Work to do: Set down exactly the lines from the one with "Write part 4" to the one with "piece all over.", both included, and no line outside that range.

Provided data:

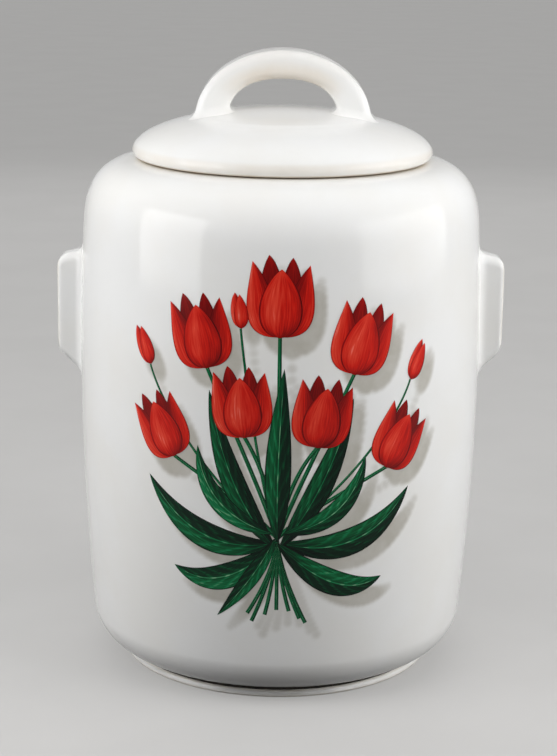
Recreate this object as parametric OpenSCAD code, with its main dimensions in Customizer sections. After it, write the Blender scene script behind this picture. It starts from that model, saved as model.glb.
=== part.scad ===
// Glazed stoneware biscuit jar with a lift-off lid, two side lugs and a loop handle.
// Millimetres, +Z up, origin at the centre of the foot on the table, front towards -Y.

/* [Jar body] */
// Largest radius of the body
body_r = 88.2; // [80:0.1:110]
// Height at which the body is widest
belly_z = 132; // [110:1:150]
// Radius of the long bow that runs up the body's side
belly_bow = 1213; // [800:1:4000]
// Height of the flat land around the mouth, where the lid sits
mouth_z = 223; // [210:0.5:260]
// Height of the shoulder's rounding below the land
shoulder_h = 27.2; // [18:0.1:36]
// Squareness of the shoulder's rounding, 2 for an ellipse
shoulder_n = 2.6; // [2:0.1:3]
// Height of the heel's rounding above the foot
heel_h = 16.1; // [12:0.1:24]
// Squareness of the heel's rounding, 2 for an ellipse
heel_n = 1.9; // [1.6:0.1:2.6]
// Thickness of the wall
wall = 5.5; // [4:0.1:7]
// Thickness of the jar's floor
floor_t = 7; // [5:0.1:10]
// Radius of the flat middle of the floor, inside
floor_r = 56; // [50:0.5:60]

/* [Mouth] */
// Radius of the mouth
mouth_r = 52; // [48:0.1:54]
// Thickness of the shoulder at the mouth
lip_t = 6; // [4.5:0.1:8]
// Radius of the mouth's upper edge
mouth_edge = 1.2; // [0.5:0.1:2]
// Width of the level land around the mouth
land_w = 8.6; // [7:0.1:12]

/* [Foot ring] */
// Outer radius of the ring on the table
foot_r = 69; // [64:0.1:74]
// How far the ring's side leans in towards the body
foot_lean = 0.8; // [0.2:0.1:1]
// Width of the ledge between the ring and the heel that springs from it
foot_ledge = 0.8; // [0.3:0.1:3]
// Height of the ring
foot_h = 5; // [4:0.1:7]
// Width of the ring
foot_w = 7; // [5:0.1:9]
// Radius of the ring's two lower edges
foot_edge = 1; // [0.5:0.1:1.5]
// Depth of the recess inside the ring
foot_recess = 4; // [2.5:0.1:5]

/* [Side lugs] */
// How far a lug stands out from the body's side
lug_stand = 10.1; // [7:0.1:20]
// Thickness of a lug, front to back
lug_t = 15; // [12:0.5:34]
// Depth of a lug's top below the land
lug_top_below = 40.3; // [34:0.1:60]
// Fall of the top between the body and the outer face
lug_top_fall = 2.4; // [0:0.1:8]
// Height of the right lug where it leaves the body
lug_h = 52.7; // [35:0.1:70]
// How much lower the left lug's top is
left_lug_low = 1; // [0:0.1:4]
// How much further down the left lug runs
left_lug_drop = 2; // [0:0.1:6]
// Rise of the underside between the body and the outer face
lug_under_rise = 8.5; // [4:0.5:18]
// Radius of a lug's edges along its top and its underside
lug_edge = 4; // [3:0.1:5]
// Radius of the two upright edges of its outer face
lug_side_edge = 2; // [1:0.1:4]
// Radius of the fillet between a lug and the body
lug_fillet = 3.2; // [1:0.1:4]

/* [Lid] */
// How far the lid's widest line reaches past the land
lid_over = 4.5; // [3:0.1:8]
// Height of the lid's widest line above the land
lid_rim_h = 3.6; // [2.5:0.1:6]
// How far the lid's underside reaches past the land at the seam
seam_over = 0.9; // [0:0.1:2]
// Open line between lid and land outside the seat
seam_gap = 0.7; // [0.3:0.1:1.2]
// Width of the seat on the land
seat_w = 4.5; // [3:0.1:6]
// Height of the dome's crest above the land
lid_h = 22; // [18:0.5:28]
// Squareness of the dome, 2 for an ellipse
lid_n = 1.92; // [1.7:0.02:2.2]
// How far the low disc under the loop reaches past the loop's outside
disc_over = 1.6; // [1:0.1:5]
// Height of the disc's edge
disc_step = 0.6; // [0.3:0.1:1.5]
// Width over which the disc's edge softens
disc_soft = 4; // [1:0.1:5]
// Thickness of the dome
lid_t = 5; // [4:0.1:7]

/* [Lid flange] */
// Depth of the flange that drops into the mouth
flange_h = 9; // [6:0.5:14]
// Thickness of the flange
flange_t = 4; // [3:0.1:5]
// Clearance between flange and mouth
flange_gap = 1.4; // [0.5:0.1:2.5]
// Radius of the flange's lower edges
flange_edge = 1; // [0.5:0.1:1.4]

/* [Loop handle] */
// Half the width of the loop's outside where it springs
loop_rx = 37.9; // [32:0.1:42]
// Height of the loop's top above the dome's crest
loop_h = 25; // [20:0.5:35]
// Depth of the springing below the crest, inside the dome
loop_sunk = 5; // [4:0.1:7]
// Thickness of a leg at the springing
leg_t = 14.2; // [11:0.1:16]
// Thickness of the loop at its crown
crown_t = 12.2; // [9:0.1:14]
// Squareness of the finger opening, 2 for an ellipse
hole_n = 2.35; // [2:0.05:2.8]
// Width of the loop, front to back
loop_w = 22; // [16:0.5:30]
// Radius of the loop's edges
loop_edge = 4; // [2:0.1:4.4]
// Radius of the fillet where the loop meets the dome
loop_fillet = 3.4; // [1.5:0.1:4]

/* [Hidden] */
glaze = "#f0efec";
$fn = 120;

// Steps in a quarter of a rounding, in the long side, in a small edge and in an edge's section
curve_steps = 14;
side_steps = 8;
edge_steps = 5;
section_steps = 5;
loop_steps = 40;

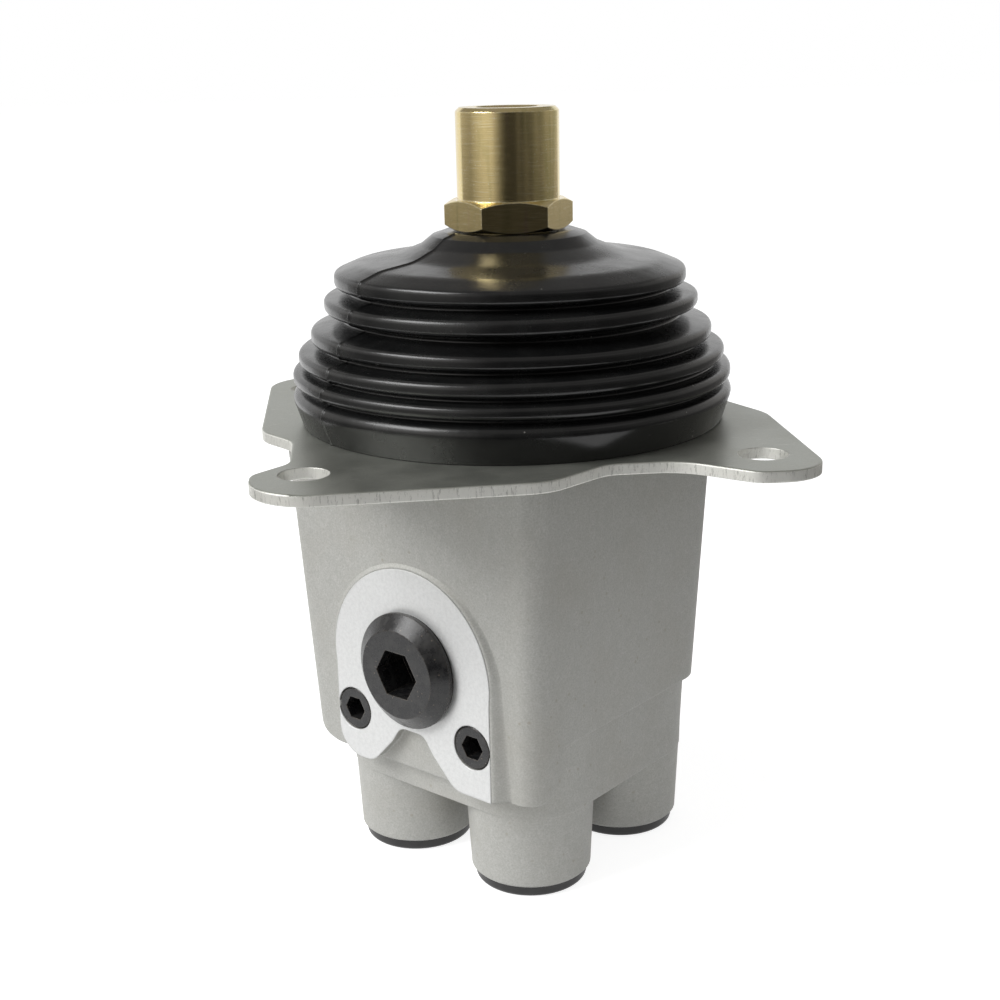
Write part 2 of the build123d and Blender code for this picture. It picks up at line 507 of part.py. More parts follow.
def all_nodes():
    """Every piece by its node name, about the lever axis."""
    nodes = {
        "casting_body": casting_body(),
        "mounting_plate": mounting_plate(),
        "plate_screws": plate_screws(),
        "joint_base": joint_base(),
        "front_port_plug": front_port_plug(),
        "port_plug_seal": port_plug_seal(),
        "left_gallery_plug": gallery_plug(-GALLERY_X),
        "right_gallery_plug": gallery_plug(GALLERY_X),
        "supply_port_cap": rear_port_cap(REAR_PORTS["supply"]),
        "return_port_cap": rear_port_cap(REAR_PORTS["return"]),
        "boot": boot(),
        "lower_pivot_pins": pivot_pins(),
        "cross_block": cross_block(),
        "upper_pivot_pins": Rot(0, 0, 90) * pivot_pins(),
        "upper_yoke": upper_yoke(),
        "swash_plate": swash_plate(),
        "lock_nut": lock_nut(),
        "handle_adapter": handle_adapter(),
    }
    for leg in LEGS:
        nodes.update(cartridge_nodes(leg))
    return nodes


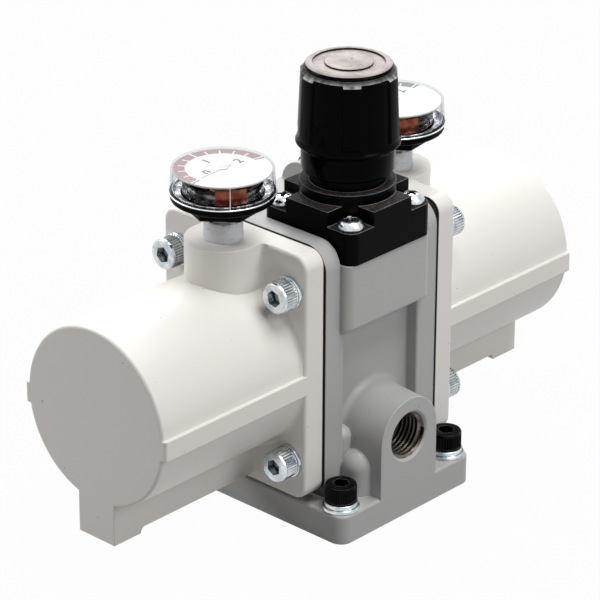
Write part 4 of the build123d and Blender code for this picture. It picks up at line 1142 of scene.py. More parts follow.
class PaintShop:
    """Keeps one material for every finish and paints pieces and CAD nodes with them."""

    def __init__(self) -> None:
        """Open the shop with no paint mixed."""
        self.mixed: dict[Slot | Coat, bpy.types.Material] = {}

    def paint(self, piece: Piece, finish: Slot | Coat) -> Piece:
        """Paint a piece all over.

        Args:
            piece: The piece to paint.
            finish: The slot whose finish it takes, or a coat of its own.

        Returns:
            The same piece.
        """
        if finish not in self.mixed:
            self.mixed[finish] = FINISHES[finish].mix()
        piece.data.materials.clear()
        piece.data.materials.append(self.mixed[finish])
        return piece

    def paint_nodes(self, frame: dict) -> None:
        """Paint every CAD node by its slot in the record."""
        for entry in frame["record"]["subparts"]:
            self.paint(frame["nodes"][entry["node"]], Slot(entry["material_slot"]))


@dataclass
class Assembly:
    """A group of pieces that are made, painted and fitted together."""

    shop: PaintShop
    made: list[Piece] = field(default_factory=list, init=False)

    def fit(
        self, piece: Piece, slot: Slot, body: str = "housing", nodes: Sequence[str] = (),
        coat: Coat | None = None,
    ) -> Piece:
        """Paint a finished piece, put it on its body and let it stand for its CAD nodes.

        Args:
            piece: The finished piece.
            slot: The record's slot that it belongs to.
            body: The CAD body that carries it.
            nodes: The CAD nodes that it stands for.
            coat: Its finish, where it isn't the slot's own.

        Returns:
            The same piece.
        """
        self.shop.paint(piece, coat or slot)
        if nodes:
            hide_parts(*nodes)
        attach(piece, body)
        self.made.append(piece)
        LOG.info("%s: %d faces on %s", piece.name, len(piece.data.polygons), body)
        return piece

    def build(self) -> None:
        """Make and fit every piece of the group."""
        raise NotImplementedError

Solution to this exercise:
Write part 4 of the build123d and Blender code for this picture. It picks up at line 1142 of scene.py. More parts follow.
class PaintShop:
    """Keeps one material for every finish and paints pieces and CAD nodes with them."""

    def __init__(self) -> None:
        """Open the shop with no paint mixed."""
        self.mixed: dict[Slot | Coat, bpy.types.Material] = {}

    def paint(self, piece: Piece, finish: Slot | Coat) -> Piece:
        """Paint a piece all over.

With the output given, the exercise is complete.